A dead University of Arkansas graduate’s name carried Stephen Craig Campbell through more than 40 years of fraud, until federal prosecutors said the 73-year-old fugitive pleaded guilty to identity theft, passport fraud and firearms offenses. Campbell admitted living under the identity of Walter Lee Coffman, an engineering graduate who died in 1975 at age 22, just months after finishing school.

The case is a stark study in how a stolen identity can move through government systems for decades without a decisive stop. Campbell first applied for a U.S. passport in Coffman’s name in 1984, then renewed it in 2005 and again in 2015. He obtained a replacement Social Security card in Coffman’s name in 1995, purchased property in Weed, New Mexico, around 2003 under that identity, and later used it to renew a New Mexico driver’s license in 2019.

Federal investigators said the deception also reached the benefits system. Campbell used Coffman’s identity to collect Social Security Title II Retirement Insurance Benefits beginning in 2015, taking in about $140,000. That span of payments, along with the renewed passport and state license, shows how a forged identity can survive when records are not effectively cross-checked across agencies.

AI-generated illustration
AI-generated illustration

The case also exposed the danger that comes with a long-running fugitive status. Campbell had an outstanding 1983 Wyoming warrant for failure to appear on an attempted first-degree murder charge connected to a 1982 bombing that allegedly injured his estranged wife and damaged a home. When law enforcement executed a search warrant at his Weed residence on February 19, 2025, investigators said Campbell was armed with a loaded rifle and later recovered 57 firearms and large quantities of ammunition from the property.
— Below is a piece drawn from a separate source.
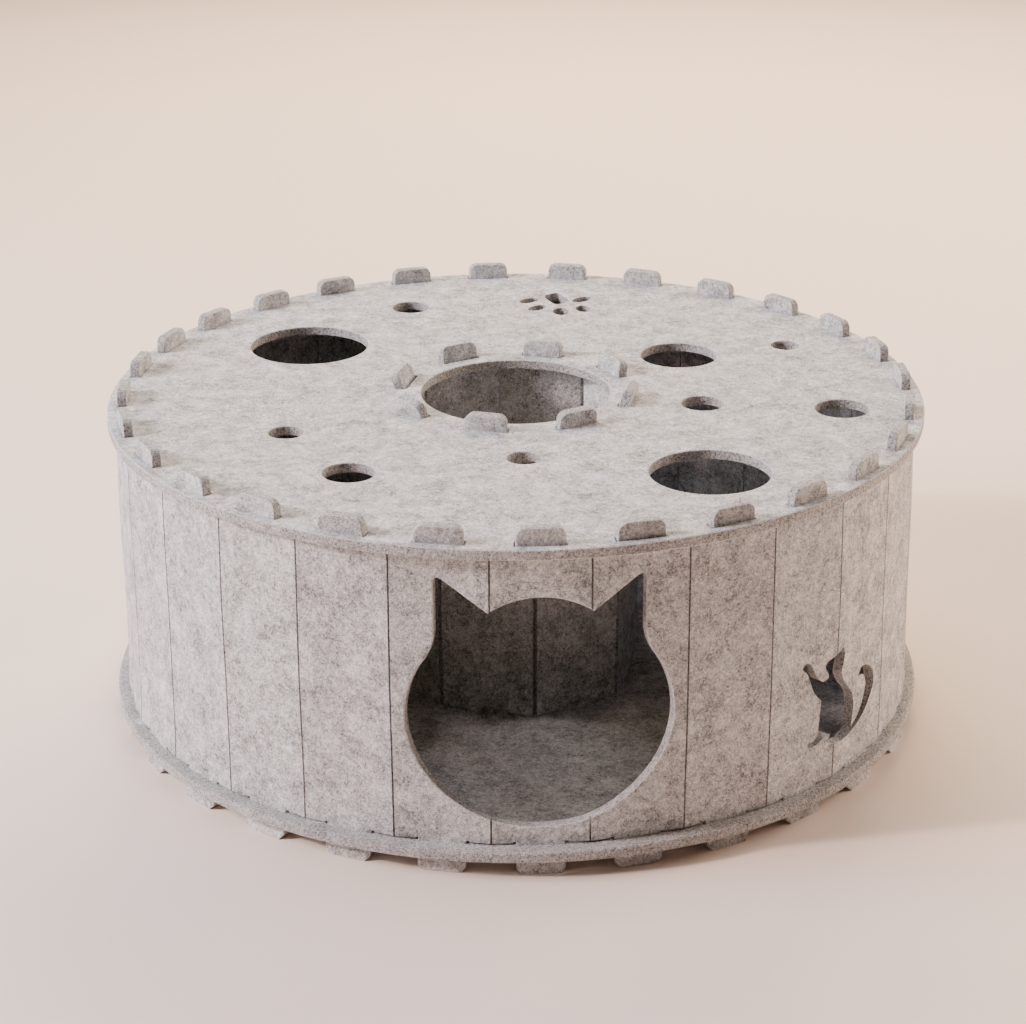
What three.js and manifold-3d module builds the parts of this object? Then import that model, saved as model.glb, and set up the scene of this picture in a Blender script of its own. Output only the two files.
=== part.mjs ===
// Round cat tunnel of thick felt: two discs joined by an outer and an inner wall, tab in slot.
// Millimetres, +Z up. The origin is on the ground under the middle of the ring, and the
// entrance faces -Y. Angles on the ring start at the entrance and grow towards +X.

import * as THREE from "three";
import { mergeVertices } from "three/addons/utils/BufferGeometryUtils.js";
import Module from "manifold-3d";

const wasm = await Module();
wasm.setup();

// Felt sheet, and the clearance that each piece keeps to the next
const FELT = 10;
const GAP = 0.3;
const SLOT_END_GAP = 1.5;

// Discs
const TOP_DISC_RADIUS = 400;
const BOTTOM_DISC_RADIUS = 406;
const CENTRE_HOLE_DIAMETER = 187;

// How finely round outlines are faceted, as points along each arc, toe and pad
const RIM_FACETS = 84;
const STEPS = { topTab: 2, lowerTab: 1, entrance: 10, kitten: 2, toe: 12, pad: 16 };
const holeFacets = (diameter) => 4 * Math.round(2 + diameter / 20);

// Heights, from the tips of the lower tabs that the tunnel stands on
const TAB_RISE = 16;
const WALL_RISE = 278;
const BOTTOM_DISC_Z = TAB_RISE;
const WALL_Z = BOTTOM_DISC_Z + FELT;
const TOP_DISC_Z = WALL_Z + WALL_RISE;
const TIP_Z = TOP_DISC_Z + FELT + TAB_RISE;

// Walls: radius is to the outer face, and turn is the angle of the first tab in degrees
const OUTER_WALL = { radius: 389, panels: 28, facets: 2, tabWidth: 43.5, turn: 0 };
const INNER_WALL = { radius: 117, panels: 8, facets: 4, tabWidth: 42, turn: -17.3 };
const TOP_TAB_ROUND = 9;
const LOWER_TAB_ROUND = 4.5;
const SCORE_WIDTH = 1.8;
const SCORE_DEPTH = 2.5;

// How far a cut runs past the felt: inside and outside a wall, and above the tips of its tabs
const CUT_INSIDE = 16;
const CUT_OUTSIDE = 30;
const CUT_ABOVE = 8;
const MERGE_WITHIN = 1e-3;

// Entrance: a cat's head, with heights above the foot of the wall
const ENTRANCE = {
  cheekHalfWidth: 118, cheekHalfHeight: 105, cheekMiddle: 126, cheekEndDegrees: 33,
  earHalfWidth: 92, earFoot: 207, earTip: 261, earTipRound: 6,
  valleyHalfWidth: 45.5, valley: 226, crown: 240,
};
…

The identity theft drew added attention because Campbell and Coffman had both attended the University of Arkansas as engineering students around the same time. Coffman’s family said they had never been told his identity had been stolen and were shocked when the case surfaced publicly in 2025. For federal law enforcement, the plea closed one chapter of a decades-long pursuit; for the institutions that issued passports, benefits and licenses along the way, it left a hard question about how one stolen name could pass for so long.